The Circuit is hilarious, albeit uncomfortable, viewing. There are misunderstandings, rows and broken bottles. It’s weird but when you try a describe it - it makes it sound like a slightly more violent version of Terry and June but this doesn’t really convey how funny it is. Just give it a watch and see what you think.


Finally, the third pilot, another British one - Motherland.
Sharon Horgan has her hand in this one too, as well as comedy olympian, Graham Linehan, comedian Holly Walsh and Linehan’s wife Helen Linehan.
Anna Maxwell Martin plays a working mother, JULIA, who gets her dates mixed up and tries to take her children into school in the half term. She unexpectedly finds herself having to entertain her own and someone else’s kids and her frantic desperation, as she tries to sort out some childcare, is all too familiar. But if this makes it sound like something that only smug marrieds can relate too, think again. Motherland perfectly encapsulates the boredom, ennui and quiet panic, which often accompany parenthood. It also examines the rather scary and alienating world of the school gate mafia - the coterie of full time, uber parents (generally mothers) who don’t make newcomers particularly welcome.

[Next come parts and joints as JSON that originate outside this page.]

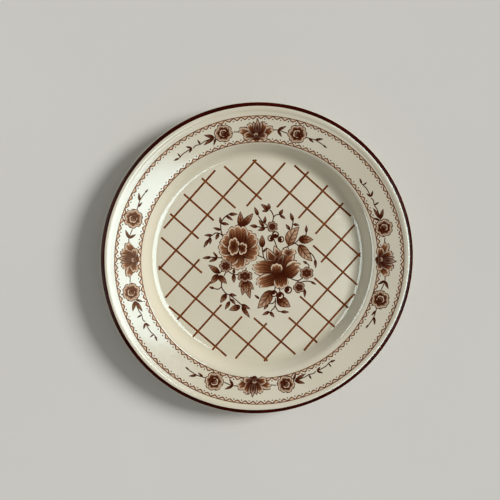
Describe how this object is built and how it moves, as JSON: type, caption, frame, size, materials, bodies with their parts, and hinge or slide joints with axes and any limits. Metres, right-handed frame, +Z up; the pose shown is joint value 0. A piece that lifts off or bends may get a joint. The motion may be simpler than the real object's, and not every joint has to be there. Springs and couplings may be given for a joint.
{
  "type": "dinner plate",
  "caption": "Round glazed ceramic dinner plate with a flat well, a sloped flange, a rolled lip, a dark rim band and brown floral and trellis prints.",
  "frame": {"origin": "centre of the foot ring on the table plane, the middle of the bottom of the bounding box", "axes": "+Z up out of the eating surface along the axis of revolution, +Y towards the top of the printed pattern, +X towards its right"},
  "size_m": [0.266, 0.266, 0.024],
  "materials": {
    "bisque": "bare fired clay, matt and slightly sandy",
    "glaze": "glossy warm cream glaze",
    "band_enamel": "glossy dark maroon-brown band",
    "border_ink": "glossy light brown print",
    "flower_ink": "glossy brown print shading from dark to tan",
    "trellis_ink": "glossy dark brown print"
  },
  "bodies": {
    "root": {"bisque_body": "bisque", "glaze_coat": "glaze", "base_glaze": "glaze", "rim_band": "band_enamel", "outer_border_print": "border_ink", "inner_border_print": "border_ink", "spray_top": "flower_ink", "spray_right": "flower_ink", "spray_bottom": "flower_ink", "spray_left": "flower_ink", "trellis_print": "trellis_ink", "bouquet_print": "flower_ink"}
  },
  "joints": []
}
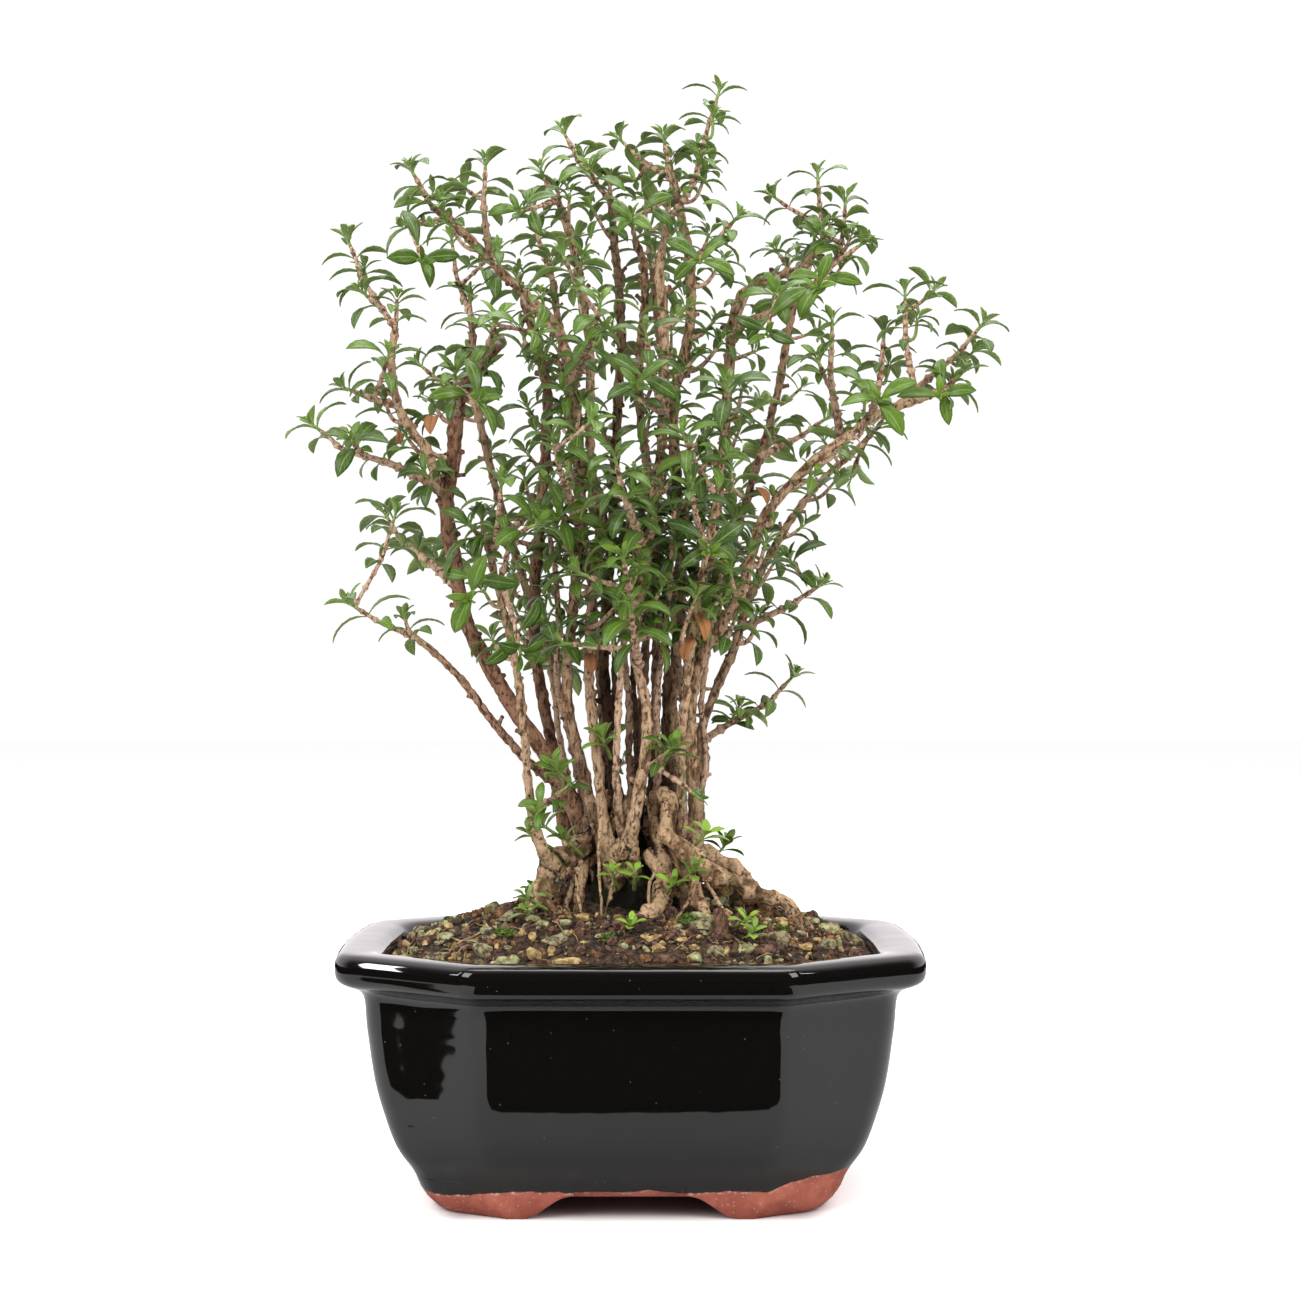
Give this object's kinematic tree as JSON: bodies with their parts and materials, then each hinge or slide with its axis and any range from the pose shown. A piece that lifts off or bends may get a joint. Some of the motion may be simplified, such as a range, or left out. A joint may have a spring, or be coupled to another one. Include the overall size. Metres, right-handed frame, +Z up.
{
  "type": "serissa bonsai in pot",
  "caption": "Many-stemmed serissa bonsai with exposed roots and small pointed leaves, in a black glazed eight-sided pot with scalloped feet.",
  "frame": {"origin": "middle of the whole outline seen from above, on the surface that the pot stands on; the pot's middle is 6 mm to the left of it and 5.6 mm in front", "axes": "+Z up, front of the pot towards -Y, long side of the pot along X"},
  "size_m": [0.2024, 0.1353, 0.3129],
  "materials": {
    "pot_glaze": "black gloss glaze over terracotta, bare terracotta below a wavy glaze line and on the feet",
    "soil": "dark fibrous soil with grey-green, tan and red-brown pebbles and patches of moss",
    "bark": "rough tan to grey-brown bark, flaky on the thin stems, redder on two of the thick ones",
    "dead_bark": "dark weathered bark",
    "leaves": "glossy dark green upper face with a paler midrib, lighter matt underside",
    "screen_plastic": "black moulded mesh"
  },
  "bodies": {
    "root": {"pot": "pot_glaze", "drain_screen_left": "screen_plastic", "drain_screen_right": "screen_plastic", "soil": "soil", "trunk_and_roots": "bark", "bark_stub": "dead_bark", "left_spray_01": "leaves", "left_spray_02": "leaves", "left_spray_03": "leaves", "left_spray_04": "leaves", "left_spray_05": "leaves", "left_spray_06": "leaves", "left_spray_07": "leaves", "left_spray_08": "leaves", "left_spray_09": "leaves", "top_spray_01": "leaves", "top_spray_02": "leaves", "top_spray_03": "leaves", "top_spray_04": "leaves", "top_spray_05": "leaves", "top_spray_06": "leaves", "top_spray_07": "leaves", "top_spray_08": "leaves", "top_spray_09": "leaves", "top_spray_10": "leaves", "right_spray_01": "leaves", "right_spray_02": "leaves", "right_spray_03": "leaves", "right_spray_04": "leaves", "right_spray_05": "leaves", "right_spray_06": "leaves", "right_spray_07": "leaves", "front_spray_01": "leaves", "front_spray_02": "leaves", "front_spray_03": "leaves", "front_spray_04": "leaves", "front_spray_05": "leaves", "front_spray_06": "leaves", "front_spray_07": "leaves", "front_spray_08": "leaves", "front_spray_09": "leaves", "front_spray_10": "leaves", "front_spray_11": "leaves", "front_spray_12": "leaves", "back_top_spray_01": "leaves", "back_top_spray_02": "leaves", "back_top_spray_03": "leaves", "back_top_spray_04": "leaves", "back_spray_01": "leaves", "back_spray_02": "leaves", "back_spray_03": "leaves", "back_spray_04": "leaves", "back_spray_05": "leaves", "back_spray_06": "leaves", "back_spray_07": "leaves", "back_spray_08": "leaves", "back_spray_09": "leaves", "low_tuft_01": "leaves", "low_tuft_02": "leaves"}
  },
  "joints": []
}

A male parent, KEVIN, played brilliantly by Paul Ready - who also appears in The Circuit, playing a vulnerable, sensitive party guest, is made very unwelcome by the uber mums, as is LIZ (played by Diane Morgan, more commonly known as Philomena Cunk, acolyte of Charlie Brooker). Single mum, Liz, is seen as a sexual threat but doesn’t seem to care about the fact that she and Kevin have been exiled from the ‘big table’ in the coffee shop.
Motherland basically follows a day in the life of Julia trying to cope with being in sole charge of her own children but it is very, very funny!